_EXERCISE PROMPT_: Give the number of lines that contain the string "this", please, and nothing else.

_EXERCISE INPUTS_:
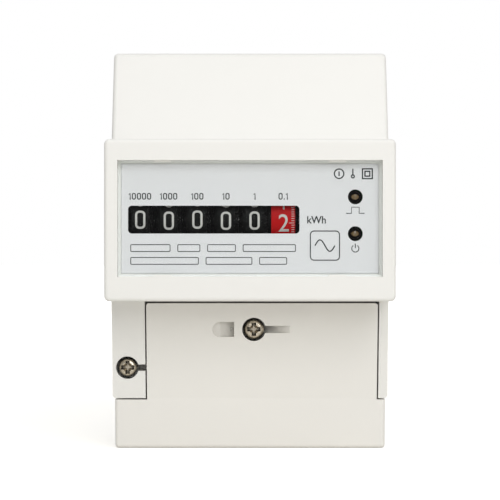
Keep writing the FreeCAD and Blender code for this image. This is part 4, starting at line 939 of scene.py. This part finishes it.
def make_floor():
    """A floor that is pale by itself and white to the camera where no shadow falls."""
    deselect()
    bpy.ops.mesh.primitive_plane_add(size=8, location=(0, 2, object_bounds()[0].z))
    floor = settle(bpy.context.object)
    floor.name = "floor"
    made, tree, shader = start_material("Pale floor")
    grain = object_noise(tree, 300, 4)
    shader.inputs["Base Color"].default_value = (0.85, 0.83, 0.78, 1)
    rough = calculate(tree, "MULTIPLY_ADD", grain.outputs["Fac"], 0.2, 0.6)
    tree.links.new(rough, shader.inputs["Roughness"])
    fade = range_node(tree, reach_from(tree), 0.1, 0.5, 0.5, 1.0)
    path = add_node(tree, "ShaderNodeLightPath")
    strength = calculate(tree, "MULTIPLY", path.outputs["Is Camera Ray"], fade)
    glow = add_node(tree, "ShaderNodeEmission", Strength=strength)
    both = add_node(tree, "ShaderNodeAddShader")
    tree.links.new(shader.outputs[0], both.inputs[0])
    tree.links.new(glow.outputs[0], both.inputs[1])
    tree.links.new(both.outputs[0], tree.nodes["Material Output"].inputs["Surface"])
    floor.data.materials.append(made)
    floor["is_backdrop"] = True


def make_world(scene, studio):
    """White to the camera, softer where it only lights, and in mirrors dark below and behind the camera."""
    world = bpy.data.worlds.new("Studio")
    scene.world = world
    world.use_nodes = True
    tree = world.node_tree
    path = add_node(tree, "ShaderNodeLightPath")
    place = add_node(tree, "ShaderNodeTexCoord")
    toward = add_node(tree, "ShaderNodeSeparateXYZ", Vector=place.outputs["Generated"])
    above = range_node(tree, toward.outputs["Z"], -0.2, 0.9, 0.12, 1.0)
    aside = range_node(tree, toward.outputs["Y"], -0.98, -0.6, 0.4, 1.0)
    mirrored = calculate(tree, "MULTIPLY", above, aside)
    soft = add_node(tree, "ShaderNodeMix", {"data_type": "FLOAT"}, Factor=path.outputs["Is Glossy Ray"],
                    A=studio.fill, B=mirrored)
    level = add_node(tree, "ShaderNodeMix", {"data_type": "FLOAT"}, Factor=path.outputs["Is Camera Ray"],
                     A=soft.outputs["Result"], B=1.0)
    shader = tree.nodes["Background"]
    shader.inputs["Color"].default_value = (1, 1, 1, 1)
    tree.links.new(level.outputs["Result"], shader.inputs["Strength"])


def soft_box(name, power, size, place, aim):
    deselect()
    bpy.ops.object.light_add(type="AREA", location=place)
    lamp = bpy.context.object
    lamp.name = name
    lamp.data.energy = power
    lamp.data.shape = "SQUARE"
    lamp.data.size = size
    lamp.rotation_euler = (aim - place).to_track_quat("-Z", "Y").to_euler()


def make_camera(scene, studio, low, high):
    """Straight on, centred on the meter's front."""
    bpy.ops.object.camera_add(location=(0, low.y - studio.distance, (low.z + high.z) / 2),
                              rotation=(math.pi / 2, 0, 0))
    camera = bpy.context.object
    camera.data.sensor_width = 36
    camera.data.lens = camera.data.sensor_width * studio.distance / studio.view_width
    camera.data.clip_start = 0.01
    scene.camera = camera


# Panel and registration

class METER_PT_looks(bpy.types.Panel):
    """Meter pieces and settings"""
    bl_idname = "METER_PT_looks"
    bl_label = "Meter"
    bl_space_type = "VIEW_3D"
    bl_region_type = "UI"
    bl_category = "Meter"

    def draw(self, context):
        for operator in OPERATORS:
            self.layout.operator(operator.bl_idname)
        for group in SETTINGS:
            settings = getattr(context.scene, group)
            box = self.layout.box()
            for name in settings.__annotations__:
                box.prop(settings, name)


OPERATORS = (
    METER_OT_case,
    METER_OT_window,
    METER_OT_nameplate,
    METER_OT_number_wheels,
    METER_OT_lamps,
    METER_OT_hardware,
    METER_OT_electronics,
    METER_OT_stage,
)
SETTINGS = {
    "meter_colours": MeterColours,
    "meter_printing": MeterPrinting,
    "meter_studio": MeterStudio,
}


def register():
    for kind in (*SETTINGS.values(), *OPERATORS, METER_PT_looks):
        bpy.utils.register_class(kind)
    for name, kind in SETTINGS.items():
        setattr(bpy.types.Scene, name, PointerProperty(type=kind))


def unregister():
    for name in SETTINGS:
        delattr(bpy.types.Scene, name)
    for kind in reversed((*SETTINGS.values(), *OPERATORS, METER_PT_looks)):
        bpy.utils.unregister_class(kind)


def main():
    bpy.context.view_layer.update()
    register()
    bpy.ops.meter.case()
    bpy.ops.meter.window()
    bpy.ops.meter.nameplate()
    bpy.ops.meter.number_wheels()
    bpy.ops.meter.lamps()
    bpy.ops.meter.hardware()
    bpy.ops.meter.electronics()
    bpy.ops.meter.stage()


if __name__ == "__main__":
    main()
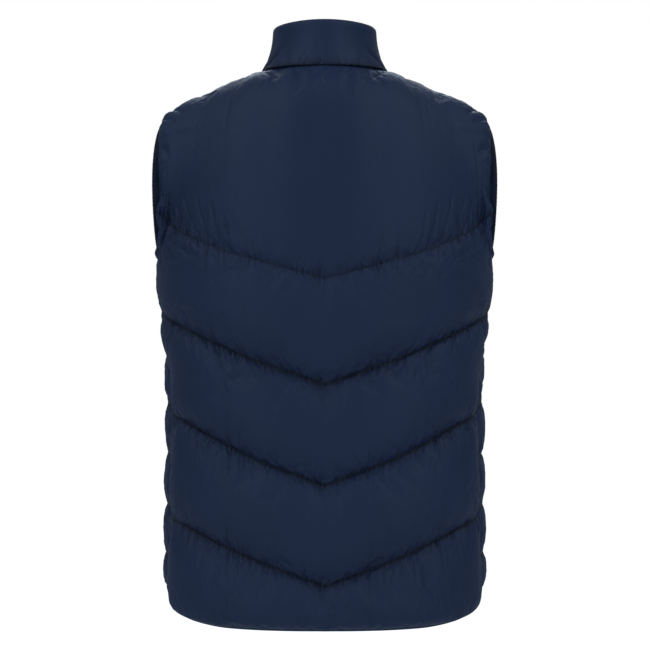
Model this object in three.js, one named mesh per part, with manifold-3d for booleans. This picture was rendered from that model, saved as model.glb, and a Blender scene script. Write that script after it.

_THE REPLY_: 2